Für den TSMC-Kunden Nvidia fertigt Samsung bereits Grafikprozessoren, für Qualcomm wird man für 1 Bill. Won (743 Mill. Euro) den nächsten Flaggschiff-Prozessor für Smartphones produzieren. Dafür verwendet Samsung das modernste Lithografieverfahren, bei dem die Wafer mit Extrem-UV-Licht (EUV) beschrieben werden. Das Kalkül der Südkoreaner beruht darauf, mit neuen Kapazitäten die Kunden anzulocken, denen die Taiwanesen nicht genug Hochleistungschips liefern können. Auch der wachsende Gesamtmarkt erleichtert Samsung den Einstieg, da immer mehr Tech-Konzerne von Amazon bis Google für ihre spezifischen Anforderungen eigene Chips entwerfen. Aber erst mit Aufträgen von TSMC-Großkunden wie Apple erhielten die Südkoreaner den wahren Ritterschlag. Als Trumpf bietet Samsung eine Paketlösung aus Speicher- und Logikchip in einem einzigen Modul an, was Energie und Platz spart.
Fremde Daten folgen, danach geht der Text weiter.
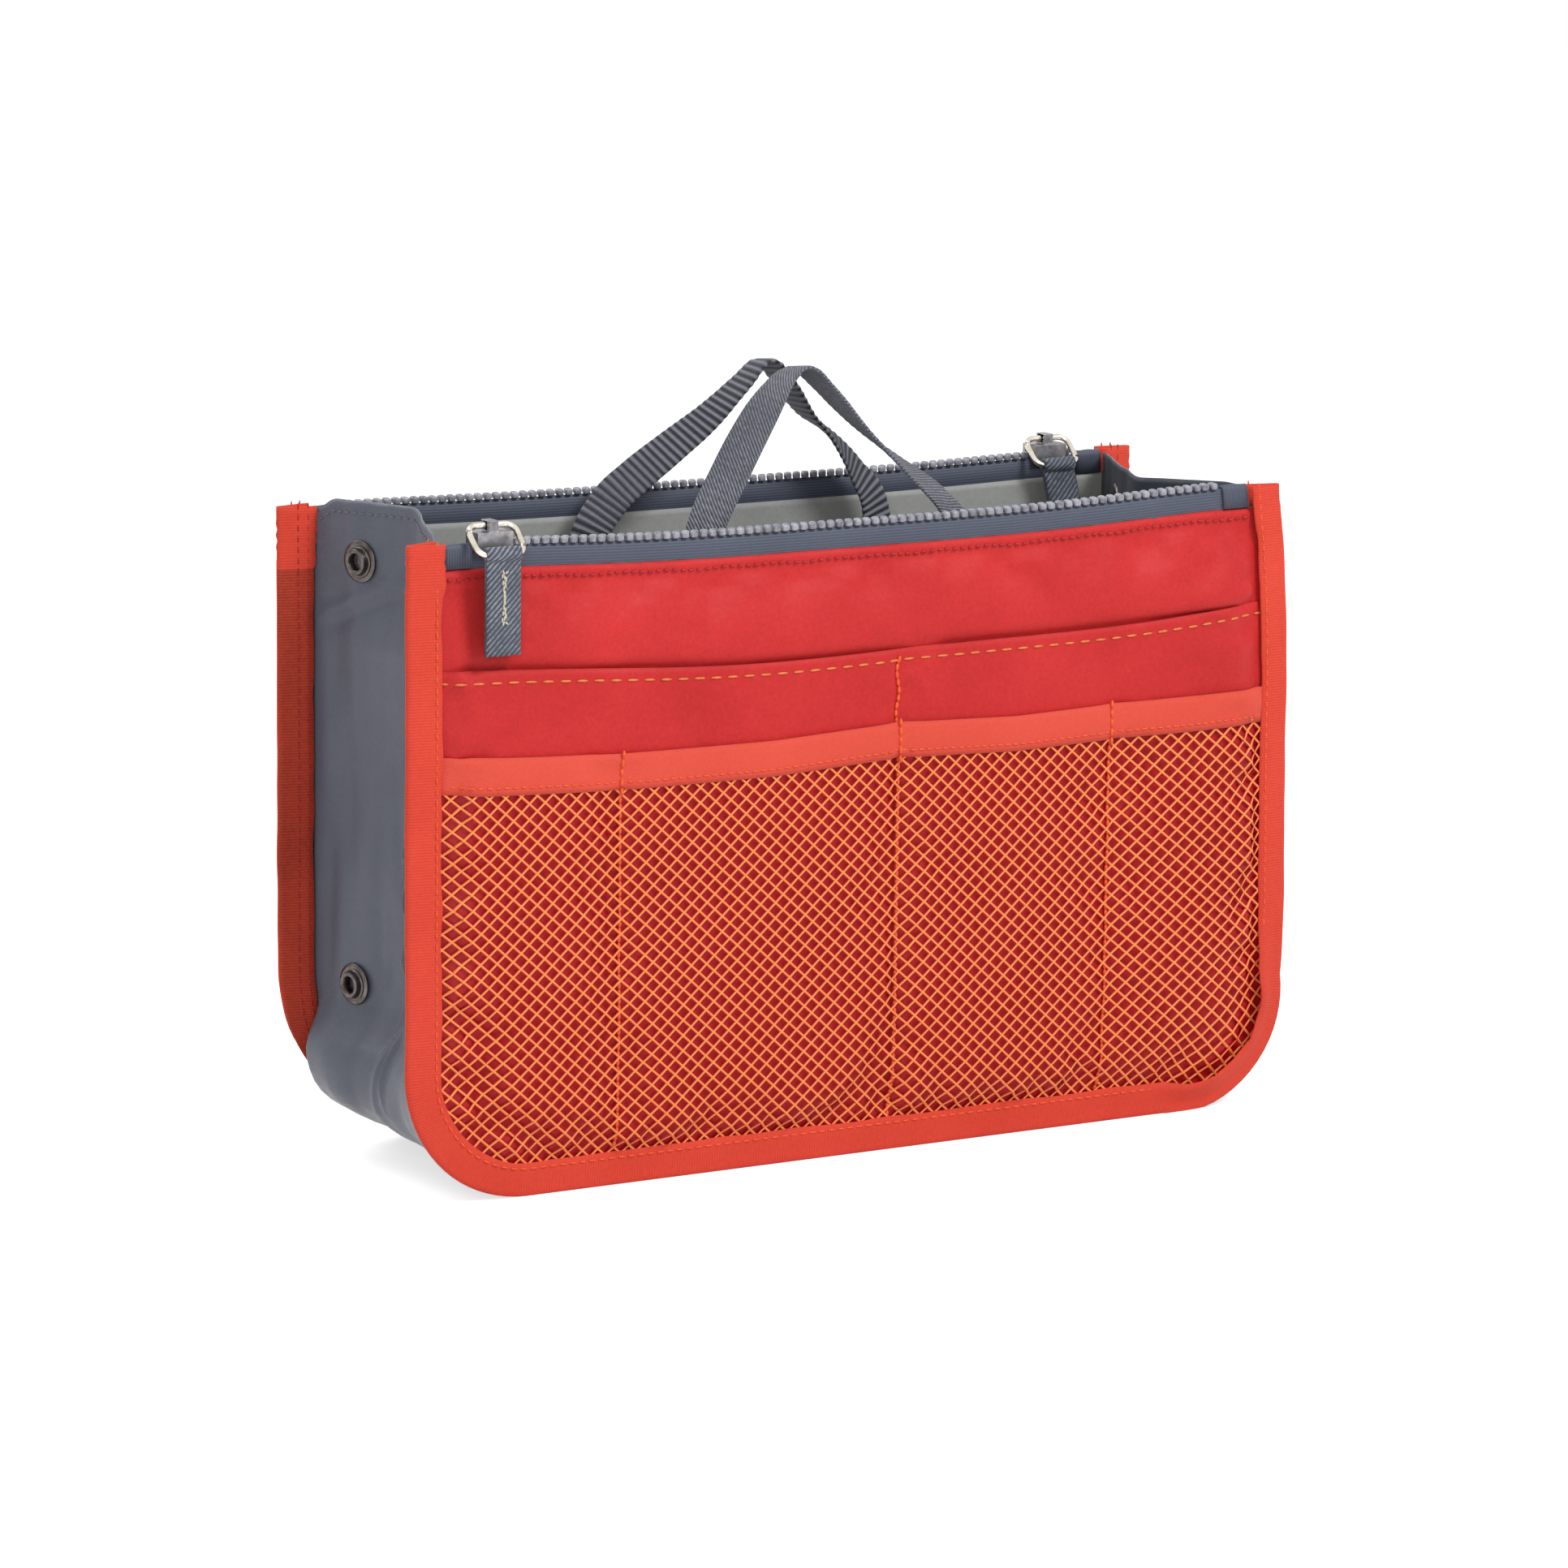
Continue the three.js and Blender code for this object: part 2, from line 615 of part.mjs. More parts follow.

Ein Vorteil liegt darin, dass die Koreaner die Anforderungen der Kunden bestens kennen, da sie selbst Laptops und Smartphones bauen. Allerdings dürfte es nicht jedem Auftraggeber schmecken, seine Chipdesigns einem Rivalen zu zeigen.

Ohnehin unterstreicht TSMC mit extremen Ausgaben die Entschlossenheit, Weltspitze zu bleiben. Man will die hohe Nachfrage bedienen, was die Verknappung von Chips für die Autoindustrie gerade beweist, und die Gefahr verringern, dass ein Orderüberschuss zu Samsung ab­wandert. Auch der forcierte Ausbau der Halbleiterbranche in China treibt TSMC zu Höchstleistungen. Peking will seine Chipimporte von 300 Mrd. Dollar herunterfahren. Chinas größter Auftragsfertiger SMIC hat deshalb eine Aufholjagd gestartet.

Wegen des Handelsstreits von Washington und Peking setzen sowohl TSMC als auch Samsung auf mehr Produktion in den USA. TSMC errichtet bis 2024 ein Werk in Arizona für 12 Mrd. Dollar, Samsung modernisiert die bestehende Fabrik in Texas für 10 Mrd. Dollar. Dadurch rücken die zwei Chipriesen an ihre US-Kunden heran und machen Intel erstmals auf dem Heimatmarkt Konkurrenz. Allerdings hängt der Verlauf der Schlacht vorerst davon ab, wer sich zuerst genug der begehrten EUV-Lithografiemaschinen vom einzigen Hersteller ASML sichern kann.